Importantly, this benchmark is NOT equivalent to the cell type classification notebook provided in documentation. The documentation link is an example, and will not reproduce to the same results shared below.

How to run this benchmark

1) Download the underlying h5ad file:

python download.py --base-dir path/to/result

(Will be saved as hs-celltype-bench.h5ad) 2) Convert the downloaded file in to scdl by pointing --data-path to the parent directory containing the h5ad files to convert:

convert_h5ad_to_scdl --data-path path/to/result/ --save-path path/to/result/processed_input

3) Execute inference using some pretrained model and the scdl converted input:

-- NOTE: checkpoint directory should have two folders, context and weights. This can be downloaded for pretrained models on NGC, or point to your own pre-trained model.

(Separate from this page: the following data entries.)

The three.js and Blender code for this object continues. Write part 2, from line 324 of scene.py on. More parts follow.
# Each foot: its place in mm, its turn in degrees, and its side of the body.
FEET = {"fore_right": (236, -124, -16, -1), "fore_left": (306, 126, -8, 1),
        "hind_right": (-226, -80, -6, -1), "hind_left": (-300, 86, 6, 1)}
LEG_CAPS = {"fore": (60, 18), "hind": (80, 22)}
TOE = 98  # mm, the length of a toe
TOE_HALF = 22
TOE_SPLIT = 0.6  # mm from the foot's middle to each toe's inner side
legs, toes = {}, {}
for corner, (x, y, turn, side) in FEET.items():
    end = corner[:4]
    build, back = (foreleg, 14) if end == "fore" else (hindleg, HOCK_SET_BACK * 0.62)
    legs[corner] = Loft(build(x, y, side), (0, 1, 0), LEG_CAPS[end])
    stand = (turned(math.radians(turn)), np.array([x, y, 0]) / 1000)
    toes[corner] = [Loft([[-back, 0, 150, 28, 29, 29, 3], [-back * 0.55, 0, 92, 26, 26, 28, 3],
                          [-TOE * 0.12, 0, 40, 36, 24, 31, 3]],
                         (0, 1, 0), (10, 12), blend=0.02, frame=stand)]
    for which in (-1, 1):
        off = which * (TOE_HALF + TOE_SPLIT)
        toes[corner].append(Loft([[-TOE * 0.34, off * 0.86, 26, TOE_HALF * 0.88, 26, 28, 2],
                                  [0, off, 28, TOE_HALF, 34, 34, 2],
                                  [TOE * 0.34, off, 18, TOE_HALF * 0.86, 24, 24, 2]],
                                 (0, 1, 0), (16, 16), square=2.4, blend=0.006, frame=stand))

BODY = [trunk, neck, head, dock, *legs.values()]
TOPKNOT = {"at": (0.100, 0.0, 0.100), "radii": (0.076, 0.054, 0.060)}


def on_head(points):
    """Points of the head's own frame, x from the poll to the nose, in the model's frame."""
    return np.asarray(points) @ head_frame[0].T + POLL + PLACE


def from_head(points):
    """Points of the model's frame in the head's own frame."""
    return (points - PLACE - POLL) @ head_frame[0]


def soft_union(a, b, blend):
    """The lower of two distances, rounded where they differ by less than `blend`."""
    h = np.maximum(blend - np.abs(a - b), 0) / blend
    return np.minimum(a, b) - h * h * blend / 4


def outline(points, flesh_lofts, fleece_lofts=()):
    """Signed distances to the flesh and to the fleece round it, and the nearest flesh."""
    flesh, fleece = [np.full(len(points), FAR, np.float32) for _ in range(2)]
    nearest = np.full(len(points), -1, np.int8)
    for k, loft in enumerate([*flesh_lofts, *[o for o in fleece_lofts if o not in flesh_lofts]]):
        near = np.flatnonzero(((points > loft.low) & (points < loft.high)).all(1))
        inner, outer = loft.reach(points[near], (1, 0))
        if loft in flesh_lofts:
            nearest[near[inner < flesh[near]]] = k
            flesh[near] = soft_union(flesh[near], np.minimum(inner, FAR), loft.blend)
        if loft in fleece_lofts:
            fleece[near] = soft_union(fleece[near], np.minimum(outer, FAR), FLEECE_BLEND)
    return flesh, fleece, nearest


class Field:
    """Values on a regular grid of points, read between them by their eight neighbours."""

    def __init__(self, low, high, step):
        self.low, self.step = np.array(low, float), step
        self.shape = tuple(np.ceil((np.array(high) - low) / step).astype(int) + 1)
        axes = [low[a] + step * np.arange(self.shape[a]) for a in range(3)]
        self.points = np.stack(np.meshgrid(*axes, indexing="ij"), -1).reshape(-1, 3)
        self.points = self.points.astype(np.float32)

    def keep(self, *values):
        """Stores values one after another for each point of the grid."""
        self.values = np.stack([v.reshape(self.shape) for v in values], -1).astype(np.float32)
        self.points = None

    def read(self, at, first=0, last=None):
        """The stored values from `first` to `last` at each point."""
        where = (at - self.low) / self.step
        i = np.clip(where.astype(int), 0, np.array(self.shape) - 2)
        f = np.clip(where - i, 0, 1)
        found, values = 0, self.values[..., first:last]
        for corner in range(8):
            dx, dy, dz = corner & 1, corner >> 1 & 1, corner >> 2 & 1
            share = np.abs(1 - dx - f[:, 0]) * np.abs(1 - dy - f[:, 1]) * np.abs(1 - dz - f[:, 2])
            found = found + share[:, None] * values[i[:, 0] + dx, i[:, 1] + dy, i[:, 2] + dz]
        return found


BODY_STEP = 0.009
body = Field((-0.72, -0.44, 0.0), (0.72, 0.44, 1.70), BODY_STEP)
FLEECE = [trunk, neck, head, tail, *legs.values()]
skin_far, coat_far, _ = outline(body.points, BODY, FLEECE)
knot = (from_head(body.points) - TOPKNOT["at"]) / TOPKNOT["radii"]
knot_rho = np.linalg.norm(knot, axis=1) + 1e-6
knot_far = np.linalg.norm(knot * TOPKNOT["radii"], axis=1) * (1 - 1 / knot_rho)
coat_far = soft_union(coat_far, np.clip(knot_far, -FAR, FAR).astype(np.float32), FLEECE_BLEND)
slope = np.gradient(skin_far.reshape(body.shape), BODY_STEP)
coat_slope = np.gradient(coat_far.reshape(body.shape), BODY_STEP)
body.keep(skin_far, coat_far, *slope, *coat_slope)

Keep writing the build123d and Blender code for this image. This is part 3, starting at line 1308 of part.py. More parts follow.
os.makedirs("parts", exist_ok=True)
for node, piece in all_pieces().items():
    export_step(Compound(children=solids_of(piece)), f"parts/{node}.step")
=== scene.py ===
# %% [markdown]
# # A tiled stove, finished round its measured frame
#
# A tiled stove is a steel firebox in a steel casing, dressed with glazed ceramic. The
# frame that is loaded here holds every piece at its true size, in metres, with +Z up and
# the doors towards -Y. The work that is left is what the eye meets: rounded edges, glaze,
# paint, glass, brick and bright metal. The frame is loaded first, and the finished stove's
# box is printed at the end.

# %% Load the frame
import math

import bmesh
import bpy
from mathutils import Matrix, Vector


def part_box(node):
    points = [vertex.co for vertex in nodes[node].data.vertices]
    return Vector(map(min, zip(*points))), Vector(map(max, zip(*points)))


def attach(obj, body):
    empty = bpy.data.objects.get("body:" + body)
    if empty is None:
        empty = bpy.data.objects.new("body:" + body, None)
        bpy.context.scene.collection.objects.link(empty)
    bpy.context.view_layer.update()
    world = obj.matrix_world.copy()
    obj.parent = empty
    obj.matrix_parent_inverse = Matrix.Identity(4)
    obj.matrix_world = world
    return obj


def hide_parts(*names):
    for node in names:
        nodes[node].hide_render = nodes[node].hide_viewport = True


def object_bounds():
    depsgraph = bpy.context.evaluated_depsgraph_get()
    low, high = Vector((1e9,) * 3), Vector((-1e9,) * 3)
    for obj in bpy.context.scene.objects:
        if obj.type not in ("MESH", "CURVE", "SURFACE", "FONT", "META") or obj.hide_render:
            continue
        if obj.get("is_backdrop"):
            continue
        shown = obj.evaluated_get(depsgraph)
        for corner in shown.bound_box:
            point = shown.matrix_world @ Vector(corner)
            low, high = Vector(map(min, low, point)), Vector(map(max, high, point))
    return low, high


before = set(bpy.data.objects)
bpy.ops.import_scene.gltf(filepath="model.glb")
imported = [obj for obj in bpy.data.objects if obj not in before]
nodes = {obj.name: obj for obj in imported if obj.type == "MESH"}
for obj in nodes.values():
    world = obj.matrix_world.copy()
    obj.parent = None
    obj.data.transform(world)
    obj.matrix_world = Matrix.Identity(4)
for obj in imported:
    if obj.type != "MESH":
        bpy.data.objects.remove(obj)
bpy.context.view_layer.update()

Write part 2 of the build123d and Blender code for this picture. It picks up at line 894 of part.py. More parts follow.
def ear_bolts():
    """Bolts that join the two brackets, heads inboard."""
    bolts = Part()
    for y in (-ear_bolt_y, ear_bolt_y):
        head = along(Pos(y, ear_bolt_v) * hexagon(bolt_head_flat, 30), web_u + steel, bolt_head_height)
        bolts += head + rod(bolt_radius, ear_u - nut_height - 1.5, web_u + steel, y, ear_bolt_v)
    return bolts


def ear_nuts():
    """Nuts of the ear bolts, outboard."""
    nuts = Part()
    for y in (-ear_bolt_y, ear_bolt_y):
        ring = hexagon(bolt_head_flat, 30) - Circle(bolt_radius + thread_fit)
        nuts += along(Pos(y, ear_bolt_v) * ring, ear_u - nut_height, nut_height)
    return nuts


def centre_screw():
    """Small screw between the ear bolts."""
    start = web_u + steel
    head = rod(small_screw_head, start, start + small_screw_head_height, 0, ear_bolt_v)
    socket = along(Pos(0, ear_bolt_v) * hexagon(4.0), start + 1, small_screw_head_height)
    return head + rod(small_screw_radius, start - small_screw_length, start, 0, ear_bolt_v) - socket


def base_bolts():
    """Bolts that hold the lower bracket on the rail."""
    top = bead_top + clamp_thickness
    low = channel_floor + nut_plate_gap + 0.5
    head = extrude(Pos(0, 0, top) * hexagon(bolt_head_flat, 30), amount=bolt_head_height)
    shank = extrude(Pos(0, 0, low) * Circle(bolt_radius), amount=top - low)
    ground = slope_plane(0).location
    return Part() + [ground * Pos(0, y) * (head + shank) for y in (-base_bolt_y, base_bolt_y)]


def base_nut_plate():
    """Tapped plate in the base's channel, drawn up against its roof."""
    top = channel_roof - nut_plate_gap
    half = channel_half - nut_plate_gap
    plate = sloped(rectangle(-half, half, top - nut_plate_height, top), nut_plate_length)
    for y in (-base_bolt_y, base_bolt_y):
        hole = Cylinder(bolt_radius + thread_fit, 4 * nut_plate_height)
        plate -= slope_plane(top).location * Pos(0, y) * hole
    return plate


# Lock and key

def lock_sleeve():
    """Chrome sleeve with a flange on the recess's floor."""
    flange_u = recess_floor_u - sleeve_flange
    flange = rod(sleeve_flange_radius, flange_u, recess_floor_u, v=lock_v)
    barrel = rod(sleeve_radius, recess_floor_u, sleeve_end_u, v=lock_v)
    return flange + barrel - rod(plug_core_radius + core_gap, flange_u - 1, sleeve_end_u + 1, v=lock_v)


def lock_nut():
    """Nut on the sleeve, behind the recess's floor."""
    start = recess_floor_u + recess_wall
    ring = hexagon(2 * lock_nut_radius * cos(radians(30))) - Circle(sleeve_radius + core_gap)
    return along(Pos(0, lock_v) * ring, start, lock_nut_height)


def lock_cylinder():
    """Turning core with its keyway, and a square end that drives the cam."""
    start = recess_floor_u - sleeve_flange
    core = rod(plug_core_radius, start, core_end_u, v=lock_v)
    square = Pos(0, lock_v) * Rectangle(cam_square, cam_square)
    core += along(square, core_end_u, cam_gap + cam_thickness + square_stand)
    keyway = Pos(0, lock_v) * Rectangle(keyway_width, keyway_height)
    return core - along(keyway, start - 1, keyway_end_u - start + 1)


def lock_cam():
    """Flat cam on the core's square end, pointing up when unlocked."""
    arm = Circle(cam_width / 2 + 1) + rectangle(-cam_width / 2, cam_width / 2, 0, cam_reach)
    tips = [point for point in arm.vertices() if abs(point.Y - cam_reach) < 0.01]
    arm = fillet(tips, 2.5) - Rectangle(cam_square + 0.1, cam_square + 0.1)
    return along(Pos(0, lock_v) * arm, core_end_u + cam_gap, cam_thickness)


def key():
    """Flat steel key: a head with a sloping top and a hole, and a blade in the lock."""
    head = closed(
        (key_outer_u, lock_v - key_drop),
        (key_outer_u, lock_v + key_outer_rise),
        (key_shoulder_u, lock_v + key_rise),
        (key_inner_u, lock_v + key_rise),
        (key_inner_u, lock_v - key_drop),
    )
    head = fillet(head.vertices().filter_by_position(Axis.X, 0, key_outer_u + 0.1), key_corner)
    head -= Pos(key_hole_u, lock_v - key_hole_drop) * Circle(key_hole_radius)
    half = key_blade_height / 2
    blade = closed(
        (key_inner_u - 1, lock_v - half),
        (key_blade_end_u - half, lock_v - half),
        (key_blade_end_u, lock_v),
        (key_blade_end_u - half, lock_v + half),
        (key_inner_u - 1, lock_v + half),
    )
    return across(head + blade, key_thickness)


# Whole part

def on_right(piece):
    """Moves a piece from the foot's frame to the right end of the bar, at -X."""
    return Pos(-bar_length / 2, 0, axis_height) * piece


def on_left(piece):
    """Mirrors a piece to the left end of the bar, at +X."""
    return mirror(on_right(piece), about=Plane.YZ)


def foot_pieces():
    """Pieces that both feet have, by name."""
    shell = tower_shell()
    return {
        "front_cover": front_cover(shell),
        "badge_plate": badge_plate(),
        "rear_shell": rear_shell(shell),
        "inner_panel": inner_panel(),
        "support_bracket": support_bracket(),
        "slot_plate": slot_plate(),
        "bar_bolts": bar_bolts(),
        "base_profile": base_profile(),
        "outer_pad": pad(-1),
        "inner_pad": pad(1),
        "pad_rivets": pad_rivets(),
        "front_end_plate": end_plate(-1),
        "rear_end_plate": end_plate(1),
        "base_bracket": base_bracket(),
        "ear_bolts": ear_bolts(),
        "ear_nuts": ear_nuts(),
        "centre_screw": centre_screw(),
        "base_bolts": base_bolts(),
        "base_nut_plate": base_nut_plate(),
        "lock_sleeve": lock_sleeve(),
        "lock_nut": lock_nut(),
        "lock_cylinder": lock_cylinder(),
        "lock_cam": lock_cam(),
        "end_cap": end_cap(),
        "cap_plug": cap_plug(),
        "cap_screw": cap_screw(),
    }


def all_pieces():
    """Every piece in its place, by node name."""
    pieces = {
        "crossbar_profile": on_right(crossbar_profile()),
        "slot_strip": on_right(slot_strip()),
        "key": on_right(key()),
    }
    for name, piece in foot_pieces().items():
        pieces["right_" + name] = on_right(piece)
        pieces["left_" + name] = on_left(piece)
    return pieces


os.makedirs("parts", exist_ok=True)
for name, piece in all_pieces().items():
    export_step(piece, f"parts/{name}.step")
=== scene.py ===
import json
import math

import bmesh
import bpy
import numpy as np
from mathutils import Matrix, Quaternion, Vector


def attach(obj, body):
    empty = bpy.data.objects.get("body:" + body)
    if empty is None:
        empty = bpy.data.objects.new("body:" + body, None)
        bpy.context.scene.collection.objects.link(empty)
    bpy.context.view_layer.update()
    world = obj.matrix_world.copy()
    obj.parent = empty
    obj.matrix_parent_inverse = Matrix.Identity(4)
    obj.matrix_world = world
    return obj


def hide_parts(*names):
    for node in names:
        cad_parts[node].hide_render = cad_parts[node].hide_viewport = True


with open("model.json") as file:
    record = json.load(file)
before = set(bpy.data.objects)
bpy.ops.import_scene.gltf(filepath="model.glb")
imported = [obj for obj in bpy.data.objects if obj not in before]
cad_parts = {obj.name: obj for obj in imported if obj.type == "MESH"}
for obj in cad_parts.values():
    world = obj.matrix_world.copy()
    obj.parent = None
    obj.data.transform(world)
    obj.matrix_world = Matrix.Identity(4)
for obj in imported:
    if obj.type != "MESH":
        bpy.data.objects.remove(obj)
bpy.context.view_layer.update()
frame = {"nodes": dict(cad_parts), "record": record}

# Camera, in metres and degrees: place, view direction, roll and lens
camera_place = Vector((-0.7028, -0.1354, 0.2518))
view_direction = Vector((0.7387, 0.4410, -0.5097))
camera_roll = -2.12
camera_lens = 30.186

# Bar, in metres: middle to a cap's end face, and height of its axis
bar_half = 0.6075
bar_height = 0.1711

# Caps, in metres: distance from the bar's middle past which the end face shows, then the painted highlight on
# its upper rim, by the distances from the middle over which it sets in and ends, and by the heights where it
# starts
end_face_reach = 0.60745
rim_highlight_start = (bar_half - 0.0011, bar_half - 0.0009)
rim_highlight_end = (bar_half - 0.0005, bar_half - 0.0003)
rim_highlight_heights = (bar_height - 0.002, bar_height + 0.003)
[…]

This directory structure is the default checkpoint from both NeMo and BioNeMo.

infer_geneformer \
    --data-dir path/to/result/processed_input \
    --checkpoint-path path/to/checkpoint \
    --results-path path/to/result/inference-embeddings \
    --micro-batch-size 8 \
    --seq-len 2048 \
    --num-dataset-workers 10 \
    --num-gpus 1 \
    --include-input-ids

4) Run the cell type classification script. This requires the original h5ad file (for metadata) and the inference embeddings.

python bench.py path/to/result/hs-celltype-bench.h5ad path/to/result/inference-embeddings

Results are then saved in a csv file (results.csv) in the same directory as inference embeddings.